After winding our way down to the southern tip of the Island, Maitira Beach had us jumping off the scooter. The southern strip of the island is a peninsula which juts out into the lagoon. The blue waters stretch as far as the eye can see, as shallow waters descend towards the reef. At the shore, a huge white sand beach sweeps around the small stretch of land - housing numerous water sports facilities, hotels, restaurants and the Bora Bora Beach Club. We dumped the helmets on the beach and jumped in the sea here - notably Bora Bora’s best beach. On all of our island hoping, this was one of the best beaches we stumbled across. With so few people around us, the colour of the water and the towering hills behind the sand, were unbelievable. It certainly reminded us of the appeal that this little place has to so many around the world. We enjoyed absorbing a few more, unneeded rays, and strolled along the beach, evading sharp coral and shells on the floor. Along the way, our presence interrupted two American girls snapping selfies on the beach. They were quick to say hi and commented on our tans. We took it as a compliment, but perhaps they were being polite. I think our skin looked rather raw and it may have been their way of suggesting we took some restate from the midday sun! With our hours on the island running out - we headed back to the scooter - to continue our Bora Bora explore!

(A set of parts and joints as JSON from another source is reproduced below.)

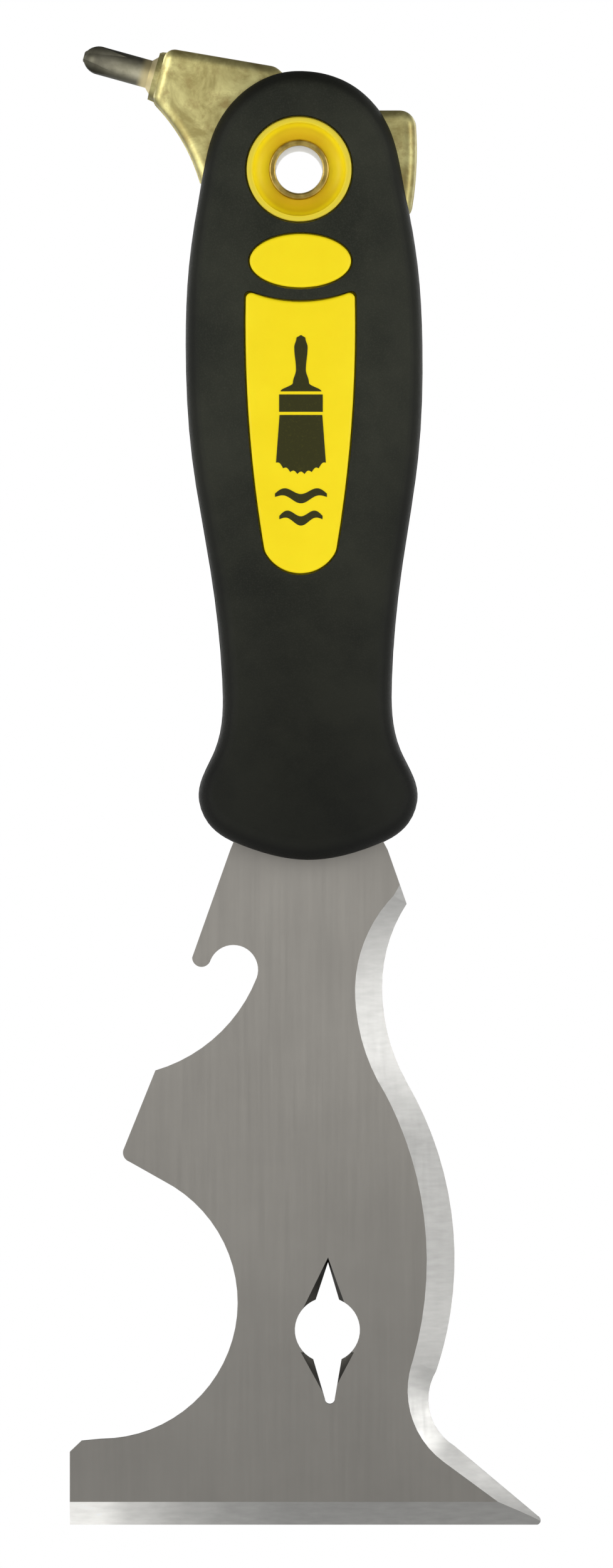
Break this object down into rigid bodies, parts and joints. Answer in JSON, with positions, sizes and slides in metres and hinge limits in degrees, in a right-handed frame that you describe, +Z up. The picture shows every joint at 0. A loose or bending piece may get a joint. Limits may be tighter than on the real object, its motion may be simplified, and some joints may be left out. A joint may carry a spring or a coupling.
{
  "type": "painters multi tool",
  "caption": "Hand tool with a notched scraper blade on a full tang, a soft grip over a moulded core, and a cast cross head with a hammer face and a removable screwdriver bit.",
  "frame": {"origin": "centre of the hanging hole, on the middle plane of the blade", "axes": "+Z up along the handle away from the scraping edge, +Y through the tool from its front face to its back, +X to the hammer side"},
  "size_m": [0.0766, 0.0252, 0.2405],
  "materials": {
    "blade_steel": "brushed lengthwise, ground bevels",
    "yellow_core": "satin moulded polypropylene",
    "soft_grip": "fine matt texture",
    "cast_brass": "cast, brass plated, mottled",
    "bit_steel": "hardened, dark",
    "magnet": "nickel plated",
    "fastener_steel": "zinc plated",
    "eyelet_metal": "rolled, slightly tarnished"
  },
  "bodies": {
    "tool": {"blade": "blade_steel", "core_front": "yellow_core", "core_rear": "yellow_core", "rubber_grip": "soft_grip", "hammer_head": "cast_brass", "bit_magnet": "magnet", "head_pin": "fastener_steel", "hang_eyelet": "eyelet_metal", "eyelet_washer": "eyelet_metal", "tang_rivets": "fastener_steel"},
    "bit": {"screwdriver_bit": "bit_steel"}
  },
  "joints": [
    {"name": "bit_pull", "type": "slide", "parent": "tool", "child": "bit", "axis": [-0.9636, 0, 0.2672], "range_m": [0, 0.0138]}
  ]
}
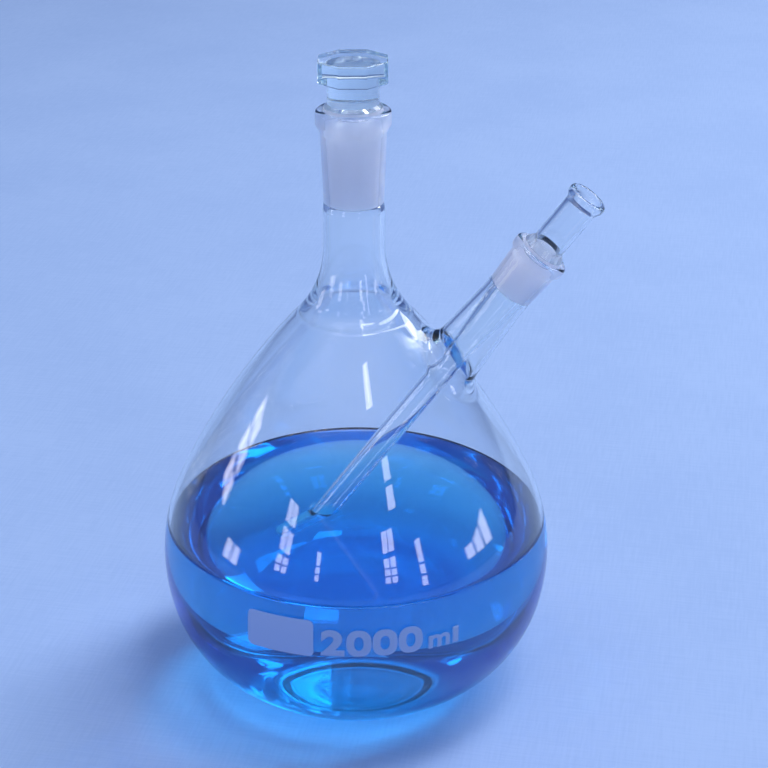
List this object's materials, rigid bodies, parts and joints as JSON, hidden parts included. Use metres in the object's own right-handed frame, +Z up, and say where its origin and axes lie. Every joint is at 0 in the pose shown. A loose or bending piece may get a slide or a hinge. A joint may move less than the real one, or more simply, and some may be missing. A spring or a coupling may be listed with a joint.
{
  "type": "two neck flask",
  "caption": "Pear shaped glass flask with a flat foot, an upright stoppered neck, a slanting side neck that holds a long thermometer pocket, and blue solution inside.",
  "frame": {"origin": "centre of the flat foot, on the axis of the centre neck, at the level that the flask stands on", "axes": "+Z up along the centre neck's axis; +X towards the side neck, whose axis lies in the XZ plane"},
  "size_m": [0.1896, 0.1718, 0.2855],
  "materials": {
    "flask_glass": "clear, fire polished, frosted where the sockets are ground",
    "stopper_glass": "clear pressed head, frosted ground plug",
    "pocket_glass": "clear tube, frosted ground cone",
    "blue_solution": "clear blue liquid with a still surface",
    "white_enamel": "fired white enamel print on the flask's wall"
  },
  "bodies": {
    "flask_body": {"flask": "flask_glass", "blue_solution": "blue_solution"},
    "stopper_body": {"stopper": "stopper_glass"},
    "pocket_body": {"thermometer_pocket": "pocket_glass"}
  },
  "joints": [
    {"name": "stopper_lift", "type": "slide", "parent": "flask_body", "child": "stopper_body", "axis": [0, 0, 1], "range_m": [0, 0.05]},
    {"name": "pocket_draw", "type": "slide", "parent": "flask_body", "child": "pocket_body", "axis": [0.5821, 0, 0.8131], "range_m": [0, 0.21]}
  ]
}
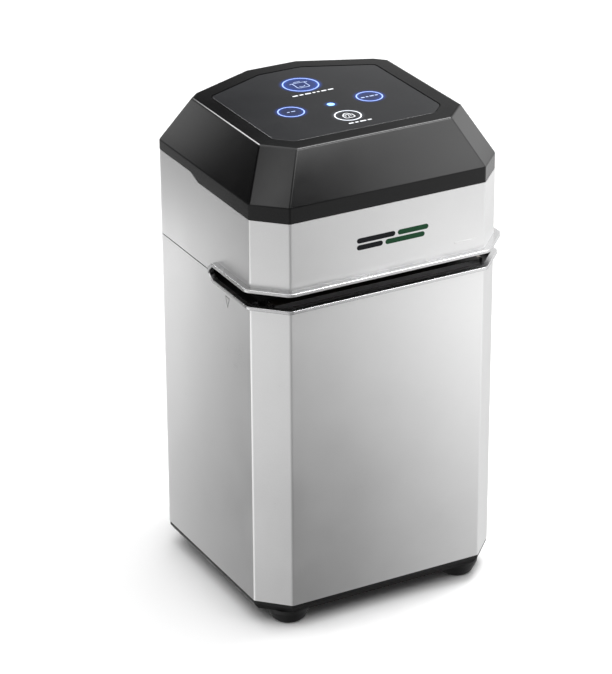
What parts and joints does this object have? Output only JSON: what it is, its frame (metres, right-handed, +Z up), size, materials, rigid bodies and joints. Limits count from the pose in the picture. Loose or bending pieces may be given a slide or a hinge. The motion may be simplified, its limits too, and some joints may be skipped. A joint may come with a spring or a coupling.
{
  "type": "vacuum packing machine",
  "caption": "Tower vacuum packing machine with a hinged head, a bag slot round the front, a motor-driven clamp jaw with lock hooks, a vacuum pump and a lit touch panel.",
  "frame": {"origin": "on the floor under the middle of the plan, lips and hinge included", "axes": "+Z up and longest, +X to the right seen from the front, front faces -Y"},
  "size_m": [0.21, 0.21, 0.3684],
  "materials": {
    "shell_metal": "fine-grain satin silver",
    "base_plastic": "fine matte",
    "foot_rubber": "matte",
    "lip_metal": "polished",
    "screw_steel": "plated",
    "plated_steel": "zinc plated",
    "deck_plastic": "fine matte",
    "foam_rubber": "closed-cell, matte",
    "silicone": "satin",
    "bar_aluminium": "satin",
    "heater_alloy": "rolled",
    "nonstick_tape": "woven, coated",
    "brass": "satin",
    "tray_plastic": "satin",
    "motor_steel": "plated",
    "cast_alloy": "as cast",
    "shaft_steel": "ground",
    "fan_plastic": "satin",
    "valve_plastic": "satin",
    "socket_plastic": "satin",
    "gearbox_metal": "sintered, dark",
    "board_laminate": "satin solder mask",
    "core_steel": "lacquered laminations",
    "lead_insulation": "satin",
    "hinge_steel": "satin",
    "cover_plastic": "satin gloss",
    "panel_glass": "dark, polished",
    "ring_blue": "lit",
    "ring_white": "lit",
    "lens_blue": "lit",
    "bearing_plastic": "satin",
    "gear_plastic": "satin",
    "gear_steel": "case hardened"
  },
  "bodies": {
    "tower": {"tower_shell": "shell_metal", "base_tray": "base_plastic", "feet": "foot_rubber", "slot_lower_trim": "lip_metal", "tower_screws": "screw_steel", "tie_posts": "plated_steel", "jaw_deck": "deck_plastic", "lower_gasket": "foam_rubber", "seal_bar": "bar_aluminium", "heating_strip": "heater_alloy", "seal_tape": "nonstick_tape", "strip_terminals": "brass", "drip_tray": "tray_plastic", "lock_strikers": "plated_steel", "pump_motor": "motor_steel", "pump_crankcase": "cast_alloy", "pump_head": "cast_alloy", "pump_base": "plated_steel", "pump_mounts": "foam_rubber", "vacuum_hose": "silicone", "release_valve": "valve_plastic", "chassis": "plated_steel", "power_board": "board_laminate", "board_standoffs": "brass", "transformer": "core_steel", "heat_sink": "bar_aluminium", "inlet_socket": "socket_plastic", "inlet_leads": "lead_insulation", "hinge_lower_leaf": "hinge_steel", "hinge_pin": "shaft_steel"},
    "pump_turning_set": {"pump_rotor": "shaft_steel", "pump_fan": "fan_plastic"},
    "release_plunger": {"valve_plunger": "shaft_steel"},
    "head": {"head_band": "shell_metal", "slot_upper_trim": "lip_metal", "top_cover": "cover_plastic", "touch_panel": "panel_glass", "light_rings_blue": "ring_blue", "light_ring_white": "ring_white", "status_lens": "lens_blue", "control_board": "board_laminate", "head_tray": "deck_plastic", "head_posts": "plated_steel", "head_screws": "screw_steel", "hinge_upper_leaf": "hinge_steel", "shaft_bearings": "bearing_plastic", "guide_posts": "shaft_steel", "motor_bracket": "plated_steel", "clamp_gearbox": "gearbox_metal", "clamp_motor": "motor_steel"},
    "clamp_jaw": {"jaw_block": "deck_plastic", "pressure_strip": "silicone", "upper_gasket": "foam_rubber", "jaw_plate": "bar_aluminium", "jaw_racks": "gear_plastic"},
    "lock_drive": {"lock_shaft": "shaft_steel", "drive_gear": "gear_plastic", "jaw_pinions": "gear_steel", "lock_hooks": "gear_steel"},
    "clamp_drive_pinion": {"motor_pinion": "gear_plastic"}
  },
  "joints": [
    {"name": "head_hinge", "type": "hinge", "parent": "tower", "child": "head", "pos_m": [0, 0.1012, 0.2606], "axis": [-1, 0, 0], "range_deg": [0, 80]},
    {"name": "clamp_slide", "type": "slide", "parent": "head", "child": "clamp_jaw", "axis": [0, 0, -1], "range_m": [0, 0.0105]},
    {"name": "lock_shaft_turn", "type": "hinge", "parent": "head", "child": "lock_drive", "pos_m": [0, -0.022, 0.3148], "axis": [-1, 0, 0], "range_deg": [0, 80.5]},
    {"name": "clamp_pinion_turn", "type": "hinge", "parent": "head", "child": "clamp_drive_pinion", "pos_m": [0.033, 0.002, 0.3148], "axis": [1, 0, 0], "range_deg": [0, 241]},
    {"name": "pump_turn", "type": "hinge", "parent": "tower", "child": "pump_turning_set", "pos_m": [0, -0.045, 0.07], "axis": [1, 0, 0], "continuous": true},
    {"name": "release_valve_slide", "type": "slide", "parent": "tower", "child": "release_plunger", "axis": [0, 0, 1], "range_m": [0, 0.003], "stiffness_N_per_m": 200, "springref_m": -0.001}
  ],
  "couplings": [
    {"joint": "lock_shaft_turn", "follows": "clamp_slide", "rad_per_m": 133.33},
    {"joint": "clamp_pinion_turn", "follows": "clamp_slide", "rad_per_m": 400}
  ]
}
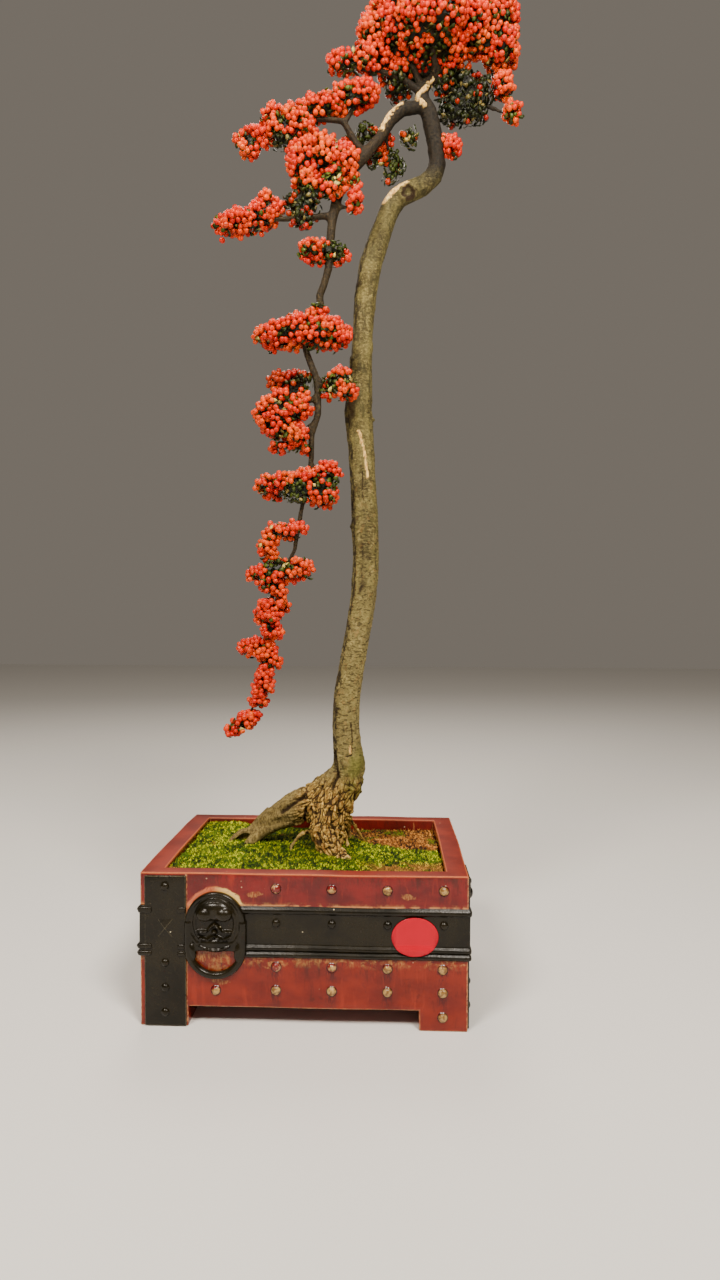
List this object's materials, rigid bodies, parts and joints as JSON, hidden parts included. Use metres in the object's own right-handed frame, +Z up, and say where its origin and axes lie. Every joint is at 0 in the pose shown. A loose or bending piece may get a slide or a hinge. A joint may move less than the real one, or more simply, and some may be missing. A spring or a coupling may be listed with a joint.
{
  "type": "potted cotoneaster bonsai",
  "caption": "Tall literati-style cotoneaster bonsai with a bare trunk, a cascading branch, tiers of leaves and red berries, and a glazed chest-shaped pot.",
  "frame": {"origin": "on the ground, under the middle of the whole object's box", "axes": "+Z up along the tree, +X to the right and -Y towards the viewer of the pot's front, the long face with the blank label"},
  "size_m": [0.423, 0.258, 1.1538],
  "materials": {
    "glaze": "oxblood red glaze with olive black glazed iron-work, satin to glossy, tan where it breaks over edges",
    "bark": "matte olive tan bark with fine cracks and pale scars",
    "soil": "damp dark granular soil",
    "moss": "living yellow green moss",
    "dry_moss": "dry brown moss and grit",
    "screen_plastic": "black drainage mesh",
    "sticker": "plain glossy red oval label, blank",
    "foliage": "small dark green leathery leaves, some yellow green",
    "fruit": "orange red berries, glossy"
  },
  "bodies": {
    "root": {"berries_crown_left": "fruit", "berries_crown_low_right": "fruit", "berries_crown_right": "fruit", "berries_crown_top": "fruit", "berries_crown_top_left": "fruit", "berries_dome": "fruit", "berries_dome_right": "fruit", "berries_fan": "fruit", "berries_heart": "fruit", "berries_heart_foot": "fruit", "berries_inner_sprig": "fruit", "berries_left_arm": "fruit", "berries_long_tier": "fruit", "berries_long_tier_tip": "fruit", "berries_low_tier": "fruit", "berries_right_sprig": "fruit", "berries_right_tip": "fruit", "berries_right_tuft": "fruit", "berries_saddle": "fruit", "berries_small_tier": "fruit", "berries_tail_lower": "fruit", "berries_tail_middle": "fruit", "berries_tail_tip": "fruit", "berries_tail_upper": "fruit", "berries_wide_tier": "fruit", "label": "sticker", "leaves_crown_left": "foliage", "leaves_crown_low_right": "foliage", "leaves_crown_right": "foliage", "leaves_crown_top": "foliage", "leaves_crown_top_left": "foliage", "leaves_dome": "foliage", "leaves_dome_right": "foliage", "leaves_fan": "foliage", "leaves_heart": "foliage", "leaves_heart_foot": "foliage", "leaves_inner_sprig": "foliage", "leaves_left_arm": "foliage", "leaves_long_tier": "foliage", "leaves_long_tier_tip": "foliage", "leaves_low_tier": "foliage", "leaves_right_sprig": "foliage", "leaves_right_tip": "foliage", "leaves_right_tuft": "foliage", "leaves_saddle": "foliage", "leaves_small_tier": "foliage", "leaves_tail_lower": "foliage", "leaves_tail_middle": "foliage", "leaves_tail_tip": "foliage", "leaves_tail_upper": "foliage", "leaves_wide_tier": "foliage", "moss_dry": "dry_moss", "moss_green": "moss", "pot": "glaze", "screen_left": "screen_plastic", "screen_right": "screen_plastic", "soil": "soil", "wood": "bark"}
  },
  "joints": []
}
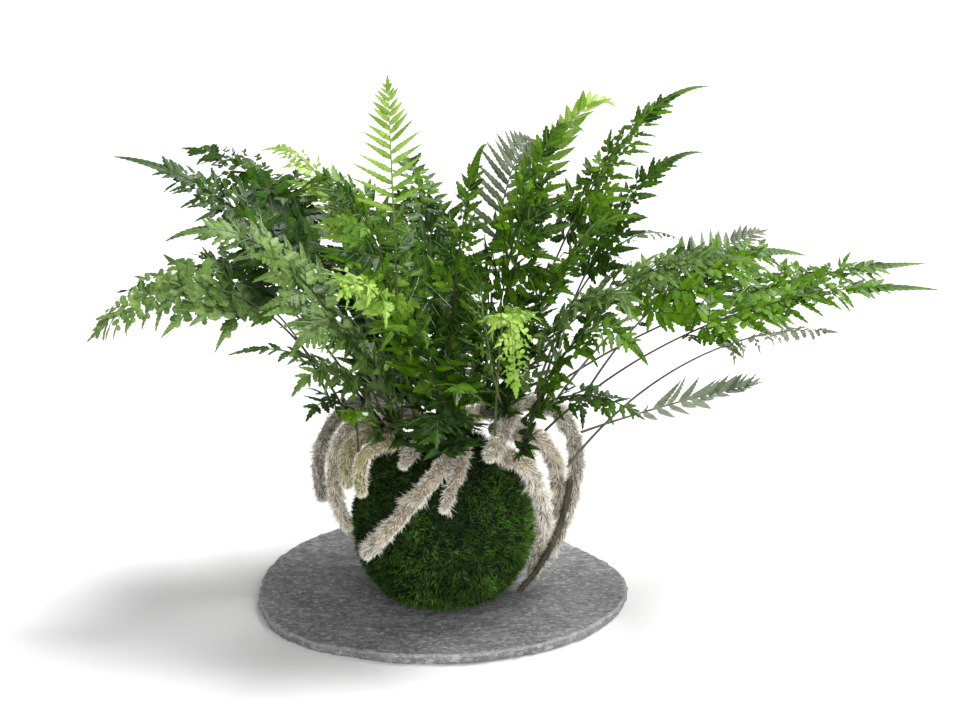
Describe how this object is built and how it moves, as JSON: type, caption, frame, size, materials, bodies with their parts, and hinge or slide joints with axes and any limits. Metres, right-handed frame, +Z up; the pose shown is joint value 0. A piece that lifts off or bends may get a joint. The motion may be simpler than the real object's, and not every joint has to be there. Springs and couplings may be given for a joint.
{
  "type": "kokedama moss ball plant",
  "caption": "Rabbit's-foot fern growing from a moss-wrapped ball of soil on a thin slate plate, with furry rhizomes draped over the moss.",
  "frame": {"origin": "middle of the slate plate's flat underside", "axes": "+Z up; +X to the viewer's right along the fern's widest spread; -Y towards the viewer"},
  "size_m": [0.5052, 0.2815, 0.3171],
  "materials": {
    "slate": "matte",
    "moss": "matte",
    "soil": "matte",
    "rhizome_fur": "matte",
    "rhizome_bark": "satin",
    "frond_dark": "satin",
    "frond_green": "satin",
    "frond_silver": "satin",
    "frond_young": "satin",
    "frond_pale": "satin",
    "frond_grey": "satin"
  },
  "bodies": {
    "root": {"slate_plate": "slate", "moss_cover": "moss", "soil_core": "soil", "rhizome_front_long": "rhizome_fur", "rhizome_front_short": "rhizome_fur", "rhizome_front_stub": "rhizome_fur", "rhizome_right_stub": "rhizome_fur", "rhizome_right_front": "rhizome_fur", "rhizome_right_inner": "rhizome_fur", "rhizome_right_outer": "rhizome_fur", "rhizome_right_bare": "rhizome_bark", "rhizome_left_outer": "rhizome_fur", "rhizome_left_inner": "rhizome_fur", "rhizome_left_front": "rhizome_fur", "rhizome_left_near": "rhizome_fur", "rhizome_back_left": "rhizome_fur", "rhizome_back_middle": "rhizome_fur", "rhizome_back_right": "rhizome_fur", "frond_01": "frond_dark", "frond_02": "frond_dark", "frond_03": "frond_silver", "frond_04": "frond_dark", "frond_05": "frond_silver", "frond_06": "frond_dark", "frond_07": "frond_dark", "frond_08": "frond_green", "frond_09": "frond_silver", "frond_10": "frond_silver", "frond_11": "frond_young", "frond_12": "frond_green", "frond_13": "frond_green", "frond_14": "frond_pale", "frond_15": "frond_young", "frond_16": "frond_green", "frond_17": "frond_young", "frond_18": "frond_young", "frond_19": "frond_green", "frond_20": "frond_grey", "frond_21": "frond_green", "frond_22": "frond_young", "frond_23": "frond_green", "frond_24": "frond_dark", "frond_25": "frond_green", "frond_26": "frond_grey", "frond_27": "frond_grey", "frond_28": "frond_green", "frond_29": "frond_green", "frond_30": "frond_silver", "frond_31": "frond_grey", "frond_32": "frond_grey", "frond_33": "frond_silver", "frond_34": "frond_green", "frond_35": "frond_green", "frond_36": "frond_dark", "frond_37": "frond_dark", "frond_38": "frond_dark", "frond_39": "frond_green", "frond_40": "frond_green", "frond_41": "frond_green", "frond_42": "frond_dark"}
  },
  "joints": []
}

Having reached the base of the island, we knew we were only 30 minutes away from where we started. We cruised leisurely back towards the main town, passing little coves and bays along the way. Boats dangled from stilted garages and locals were fishing from pontoons. Like a moat, this island is surrounded by a thin stretch of sand which provides community beaches, a moments walk from nearly every neighbourhood. Houses were built on stilts over the water and those that weren’t, still made use of the lagoon views. Nearly every home had a small boat on a trailer or one moored up opposite their house. Whilst the thin stretch of sand is appealing, the real appeal of this island lies off shore - making it understandable why so many own boats. There is no doubting the beauty of this place, but to really experience the incredible nature of Bora Bora and the unrivalled paradise - we believe the resort islands are were you need to head. As we scooted around - the views of the resorts in the distance were next level and the remote island beaches looked far superior to anything we saw on Bora Bora itself. What makes Bora unique is the proximity of these Motus from the main island - the views are incredible. But - if you are going to spend the money - make sure you are getting what you pay for, head for one of the resorts on a Motu.


With the views beginning to dwindle, hidden by more houses and infrastructure, we knew we must be nearing the main town once more. Traffic grew as inhabitants of the island bustled around the town for shops, work and school. Before long we had returned and were back in the centre. Unlike many of the other islands, Bora Bora has an array of Boutique stores agglomerated around the ferry port - beyond the usual tourist tat. We stupidly went in to one called ‘Bora Bora Originals’. One of the coolest shops I have ever been in - everything I browsed I could have bought. From superbly designed t-shirts to home decor bliss - this store needs to open in London. It would kill it. Needless to say, we probably helped keep them a float for a few more days, what with the consumption of a few goods! As the lady packed our stuff into one of their carrier bags, she told us her story of living on Wandsworth Bridge Road…the world is small. She continued to slowly wrap each item in turn, a little tape was applied to keep it closed. She paused, asked a few more questions about our travels, intrigued by our story and our route. She continued with her wrapping and tapping her keypad before asking for our payment. All the time, the clock was ticking closer to 5pm - the time we needed to get the boat back to the airport. Miss that and we really were in the poop. She was too kind to hurry but in my head I was thinking, come on Nora do us a favour and just stick the stuff in the bag and take the payment, we still have a scooter to return and a ferry to catch.


The way it works in Bora Bora is you jump on the ferry - allocated to your flight time. This is one hour and 15 minutes prior to your flight. They assume everyone who is getting the flight gets that boat - thus if the plane arrives early, you can board and get going. We ended up catching the ferry with no trouble, complete with our new purchases. In the terminal, we grabbed a Diet Coke and enjoyed sitting outside, enjoying the unbeatable airport view whilst I discussed the merits of being a baggage handler with Zoe. I mean all of the guys are ripped to shreds, muscles bulging their t-shirts. All until, we heard some commotion from inside the terminal, and the lounge behind us had virtually emptied. The flight was boarding and we were blissfully unaware - seduced by the incredible view. Luckily, I jumped up to check and caught a glimpse of the last few passengers boarding our flight - we grabbed our stuff and ran to the gate. We made it - just!


Bora Bora is what it is cracked up to be - so long as you are prepared to get off the island and drop a small mortgage on a resort island. The island itself - beautiful, but no more so than any of the others and the beaches of any note are few and far between - besides magical Matira Beach. It was a dream to drop in, albeit for a day, and we wouldn’t have changed it. 6 hours was just enough time to explore the highlights, escape the ball crunching fees of a hotel and saved us having to return home early having dropped crazy money in the boutiques. Besides, had I have stayed here any longer than a day - those pain au chocolats would have had me needing a whole new wardrobe. This rig would not have been sustained, that is for sure!



As the wheels left the tiny airport, yachts streaming in the lagoon below, our time in French Polynesia was drawn to a close. Next up - Hawaii!